Yaşamın döngüsü Akrep: doğuş, varoluş, bozuluş ve ölüş ve sonra tekrar doğuş, bozuluş, ölüş… 

Akrep gezegenlerinize ve evinize iyi bakın, oranın derinlerine inin, orayı sondajlayın, çıkanları havalandırın, ışıkla dolsun. Bu kolay değil biliyorum; sondajlamak için çokça alet edevata ihtiyaç var — belki terapiler, belki ritüeller… 

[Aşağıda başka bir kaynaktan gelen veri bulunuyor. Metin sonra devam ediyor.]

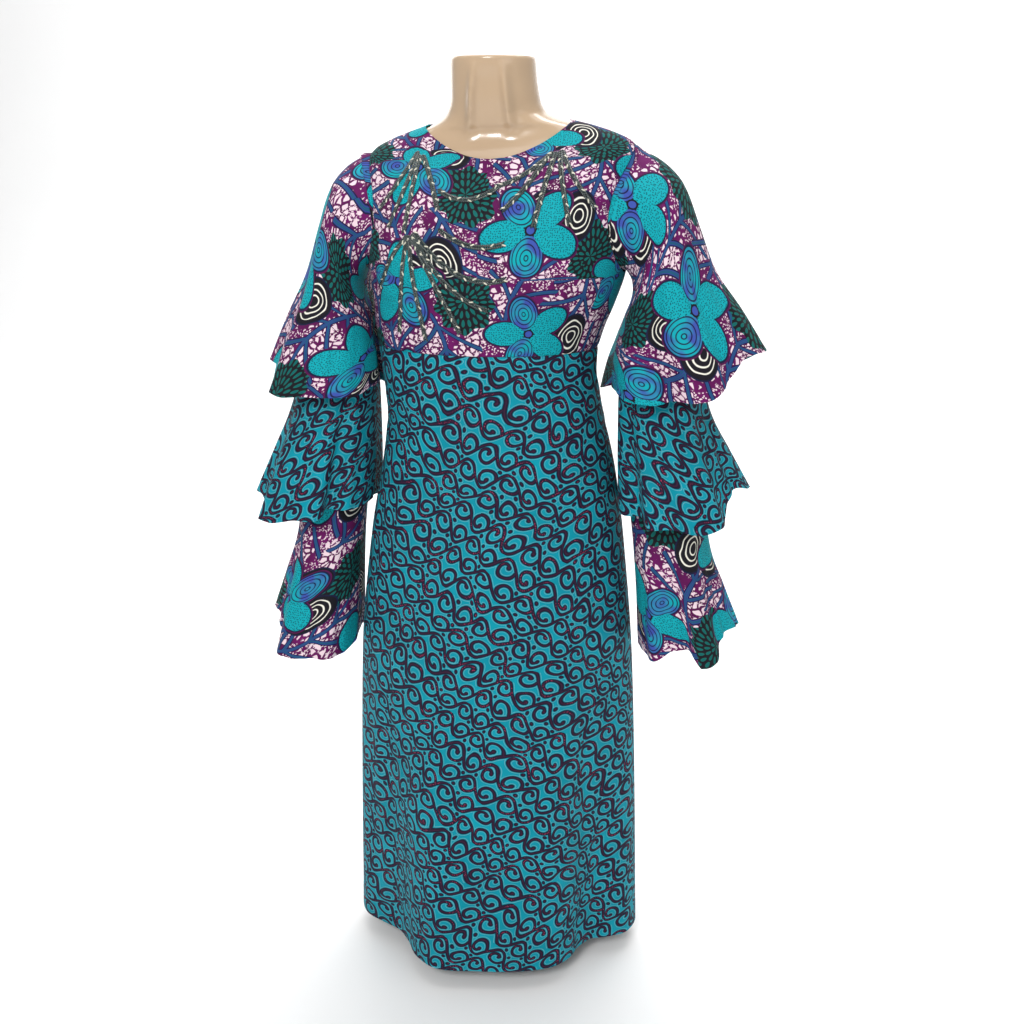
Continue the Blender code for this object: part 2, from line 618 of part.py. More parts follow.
def disc(name, radius, low_z, high_z, centre, finish, sides=40, bore=0.0, edge=0.0):
    """A turned piece with a vertical axis and a small chamfer outside. bore makes it a ring."""
    profile = [(radius - edge, high_z), (radius, high_z - edge), (radius, low_z)]
    if edge == 0:
        profile = [(radius, high_z), (radius, low_z)]
    inner = [(bore, low_z), (bore, high_z)] if bore else []
    rings = profile + inner
    angle = np.linspace(0, 2 * math.pi, sides, endpoint=False)
    points = [(centre[0] + r * math.cos(a), centre[1] + r * math.sin(a), z) for r, z in rings for a in angle]
    count = len(rings)
    faces = []
    for k in range(count if bore else count - 1):
        for i in range(sides):
            j, below = (i + 1) % sides, (k + 1) % count
            faces.append((k * sides + i, below * sides + i, below * sides + j, k * sides + j))
    if not bore:
        faces.append(tuple(range(sides)))
        faces.append(tuple(reversed([(count - 1) * sides + i for i in range(sides)])))
    return add_object(name, points, faces, finish)


def box_points(low, high):
    return [(x, y, z) for z in (low[2], high[2]) for y in (low[1], high[1]) for x in (low[0], high[0])]


BOX_FACES = [(0, 2, 3, 1), (4, 5, 7, 6), (0, 1, 5, 4), (2, 6, 7, 3), (0, 4, 6, 2), (1, 3, 7, 5)]


def back_surface(across, z, lift):
    """Points of the dress beside the centre back line, lift outside its inner face."""
    above = z > WAIST_Z
    high, low = smooth_table(BODICE_SECTIONS, z)[..., 0], smooth_table(SKIRT_SECTIONS, z)[..., 0]
    half_width = np.where(above, high, low)
    azimuth = np.arccos(across / half_width)
    return np.where(above[..., None], bodice(azimuth, z, lift), skirt(azimuth, z, lift))


def zip_tape(finish):
    """The closed zip chain on its tape, just inside the centre back seam."""
    rows = np.concatenate([skirt_rows(), bodice_rows(NECK_BACK_Z)])
    rows = np.sort(rows[(rows > ZIP_BOTTOM_Z - 1e-6) & (rows < ZIP_TOP_Z + 1e-6)])
    x, z = np.meshgrid(np.array([-1, -0.33, 0.33, 1]) * ZIP_HALF_WIDTH, rows)
    outer = back_surface(x, z, -TOUCH_GAP - 0.0006)
    inner = back_surface(x, z, -TOUCH_GAP - 0.0006 - ZIP_THICKNESS)
    quads = quads_of(*x.shape, False)
    points, faces = thickened(outer.reshape(-1, 3), inner.reshape(-1, 3), quads)
    return add_object("zip_tape", points, faces, finish)


def slider_axes():
    """Where the slider lies: a point on the cloth at its top, and the ways along x, out of it and up it."""
    z = np.array([ZIP_TOP_Z - SLIDER_SIZE[2], ZIP_TOP_Z])
    low, high = back_surface(np.zeros(2), z, WALL + 0.0008)
    up = unit(high - low)
    out = np.cross(up, [1, 0, 0])
    return high, np.array([[1, 0, 0], out, up])


def placed(points, axes):
    """Local points (x, out of the cloth, up the cloth) turned to the slope of the back."""
    return np.array(points, float) @ axes


PIVOT_OUT = SLIDER_SIZE[1] + KNUCKLE_RADIUS + 0.0002
PIVOT_UP = -0.0030


def zip_slider(finish):
    """The slider: a block over the seam with two ears that hold the pull's knuckle."""
    origin, axes = slider_axes()
    half_width, depth, height = SLIDER_SIZE[0] / 2, SLIDER_SIZE[1], SLIDER_SIZE[2]
    outline = [(-half_width * 0.75, -height), (half_width * 0.75, -height), (half_width, 0), (-half_width, 0)]
    block = [(x, y, z) for y in (0, depth) for x, z in outline]
    faces = [(0, 1, 2, 3), (7, 6, 5, 4)] + [(i, 4 + i, 4 + (i + 1) % 4, (i + 1) % 4) for i in range(4)]
    body = add_object("zip_slider", origin + placed(block, axes), faces, finish, smooth=False)
    ear_in = KNUCKLE_HALF_LENGTH + PIVOT_GAP
    for name, low_x in (("ear_left", ear_in), ("ear_right", -ear_in - EAR_THICKNESS)):
        low = (low_x, depth - 0.0006, PIVOT_UP - KNUCKLE_RADIUS)
        high = (low_x + EAR_THICKNESS, PIVOT_OUT + KNUCKLE_RADIUS, PIVOT_UP + KNUCKLE_RADIUS)
        ear = add_object(name, origin + placed(box_points(low, high), axes), BOX_FACES, finish, smooth=False)
        joined(body, ear)
    return body


def joined(body, other):
    """The other object is melted into the body and isn't a piece of its own."""
    other.hide_render = True
    other.display_type = "WIRE"
    join = body.modifiers.new(other.name, "BOOLEAN")
    join.operation = "UNION"
    join.object = other


def zip_pull(finish):
    """The pull tab hanging from its knuckle and lying down the back. Its origin is on the pivot."""
    origin, axes = slider_axes()
    pivot = origin + placed([(0, PIVOT_OUT, PIVOT_UP)], axes)[0]
    sides = 12
    knuckle = [
        (x, KNUCKLE_RADIUS * math.cos(a), KNUCKLE_RADIUS * math.sin(a))
        for x in (-KNUCKLE_HALF_LENGTH, KNUCKLE_HALF_LENGTH)
        for a in np.linspace(0, 2 * math.pi, sides, endpoint=False)
    ]
    faces = [(i, (i + 1) % sides, sides + (i + 1) % sides, sides + i) for i in range(sides)]
    faces = [tuple(reversed(face)) for face in faces]
    faces += [tuple(range(sides)), tuple(reversed(range(sides, 2 * sides)))]
    body = add_object("zip_pull", placed(knuckle, axes), faces, finish, smooth=False)
    left = [(0.50, -0.0004), (0.42, -0.0045), (0.60, -0.009)]
    left += [(1, 0.004 - PULL_LENGTH), (0.75, 0.001 - PULL_LENGTH)]
    outline = left + [(0, -PULL_LENGTH)] + [(-x, z) for x, z in reversed(left)]
    count = len(outline)
    depths = (0, PULL_THICKNESS)
    plate = [(x * PULL_HALF_WIDTH, y - PULL_THICKNESS / 2, z) for y in depths for x, z in outline]
    faces = [tuple(reversed(range(count))), tuple(range(count, 2 * count))]
    faces += [(i, (i + 1) % count, count + (i + 1) % count, count + i) for i in range(count)]
    plate = add_object("pull_plate", placed(plate, axes), faces, finish, smooth=False)
    joined(body, plate)
    body.location = pivot
    plate.location = pivot
    return body


def main():
    for old in list(bpy.data.objects):
        bpy.data.objects.remove(old)
    motif_print = material("motif_print_cotton", (0.150, 0.020, 0.110), 0.75)
    scroll_print = material("scroll_print_cotton", (0.012, 0.200, 0.260), 0.75)
    gloss_shell = material("form_shell", (0.560, 0.400, 0.230), 0.28)
    steel = material("stand_steel", (0.600, 0.600, 0.610), 0.30, 1.0)
    zip_cloth = material("zip_tape_cloth", (0.020, 0.030, 0.050), 0.60)
    zip_metal = material("zip_metal", (0.060, 0.065, 0.080), 0.35, 1.0)

    form_body(gloss_shell)
    centre = (0, POLE_CENTRE_Y)
    flange_low = FORM_BOTTOM_Z - TOUCH_GAP - FLANGE_THICKNESS
    disc("stand_base", BASE_RADIUS, 0, BASE_THICKNESS, (0, 0), steel, 48, edge=0.002)
    disc("stand_pole", POLE_RADIUS, BASE_THICKNESS + TOUCH_GAP, flange_low - TOUCH_GAP, centre, steel, 24)
    flange_high = flange_low + FLANGE_THICKNESS
    disc("stand_flange", FLANGE_RADIUS, flange_low, flange_high, centre, steel, 32, edge=0.001)
    collar_low = BASE_THICKNESS + TOUCH_GAP
    bore = POLE_RADIUS + TOUCH_GAP + 0.0001
    disc("stand_collar", COLLAR_RADIUS, collar_low, collar_low + COLLAR_HEIGHT, centre, steel, 32, bore=bore)

    pieces = (
        ("bodice", bodice, half_bodice(-1, NECK_FRONT_Z, 0.0), half_bodice(1, NECK_BACK_Z, SEAM_GAP), motif_print),
        ("skirt", skirt, half_skirt(-1, 0.0), half_skirt(1, SEAM_GAP), scroll_print),
    )
    for name, surface, front, back, finish in pieces:
        panel(f"{name}_front", surface, [front, other_side(front)], finish)
        panel(f"{name}_back_left", surface, [back], finish)
        panel(f"{name}_back_right", surface, [other_side(back)], finish)

    tiers = ((1, TIER_ONE, 7, motif_print), (2, TIER_TWO, 5, scroll_print), (3, TIER_THREE, 5, motif_print))
    for side in ("left", "right"):
        for tier, table, rows, finish in tiers:
            name, folds, setting = f"sleeve_{side}_tier_{tier}", FOLDS[side, tier], SETTINGS[side, tier]
            sleeve_piece(name, table, folds, setting, side, rows, finish)
        table, setting = inner_table(side), INNER_SETTINGS[side]
        sleeve_piece(f"sleeve_{side}_inner", table, None, setting, side, 7, scroll_print)

    zip_tape(zip_cloth)
    zip_slider(zip_metal)
    zip_pull(zip_metal)


main()
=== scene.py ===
"""Looks of the fitted dress with three-tier bell sleeves on its dress form.

Metres, +Z up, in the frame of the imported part. Each cloth piece is a thin shell on the same sections as
the part's panel, sampled finely, with its creases, seams, hems and print added.
"""

import math

import bpy
import numpy as np
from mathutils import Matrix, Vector


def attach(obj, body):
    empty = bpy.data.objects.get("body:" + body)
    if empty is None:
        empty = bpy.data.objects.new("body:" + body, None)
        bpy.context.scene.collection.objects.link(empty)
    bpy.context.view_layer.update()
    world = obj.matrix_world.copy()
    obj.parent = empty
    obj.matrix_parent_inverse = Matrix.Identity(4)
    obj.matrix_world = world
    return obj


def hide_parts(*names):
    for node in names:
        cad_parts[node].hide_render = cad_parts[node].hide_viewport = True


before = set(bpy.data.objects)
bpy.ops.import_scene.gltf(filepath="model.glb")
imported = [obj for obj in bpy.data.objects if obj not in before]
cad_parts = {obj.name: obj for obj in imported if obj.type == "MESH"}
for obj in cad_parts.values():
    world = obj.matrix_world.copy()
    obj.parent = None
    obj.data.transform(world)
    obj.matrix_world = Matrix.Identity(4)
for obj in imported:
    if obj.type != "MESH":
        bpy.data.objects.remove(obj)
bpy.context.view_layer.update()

# Driving dimensions of the dress
WALL = 0.0015
SEAM_GAP = 0.0005
WAIST_Z = 0.854
HEM_Z = 0.030
NECK_FRONT_Z = 1.0745
NECK_BACK_Z = 1.101
NECK_SIDE_Z = 1.1155
NECK_HALF_WIDTH = 0.0895
ARMHOLE_TOP_Z = 1.087
SHOULDER_TILT = 0.030
UNDERARM_Z = 0.946
ARMHOLE_DEPTH_DEG = 31.0
ARMHOLE_RADIUS = 0.115
ARMHOLE_MIDDLE_Z = (ARMHOLE_TOP_Z + UNDERARM_Z) / 2
ARMHOLE_HALF_HEIGHT = (ARMHOLE_TOP_Z - UNDERARM_Z) / 2

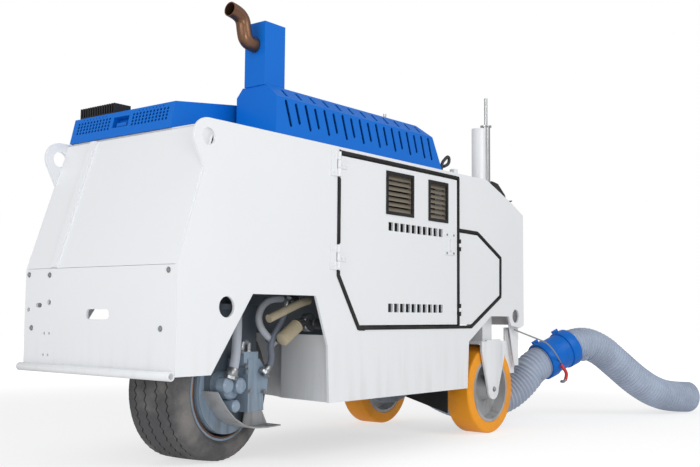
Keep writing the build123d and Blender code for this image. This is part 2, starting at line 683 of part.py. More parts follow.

Bir de o açtığınız kuyulara indiğinizde oranın havasızlığından nefessiz kalma ihtimalinizde var. “Ben yenilmem, ben diz çökmem, ben ölmem, bana bir şey olmaz!” diye bağırabilirsiniz o kuyulardan, ama bilin ki diz de çökeceksiniz, yenileceksiniz de. İşte o diz çöküşler ve yenilgiler sizi kuyulardan çıkaracak. Korkmayın; gerektiğinde diz çökün, gerektiğinde yenilgiyi kabul edin. Bataklığı kurutmak da o bataklıkta boğulmak da sizin elinizde.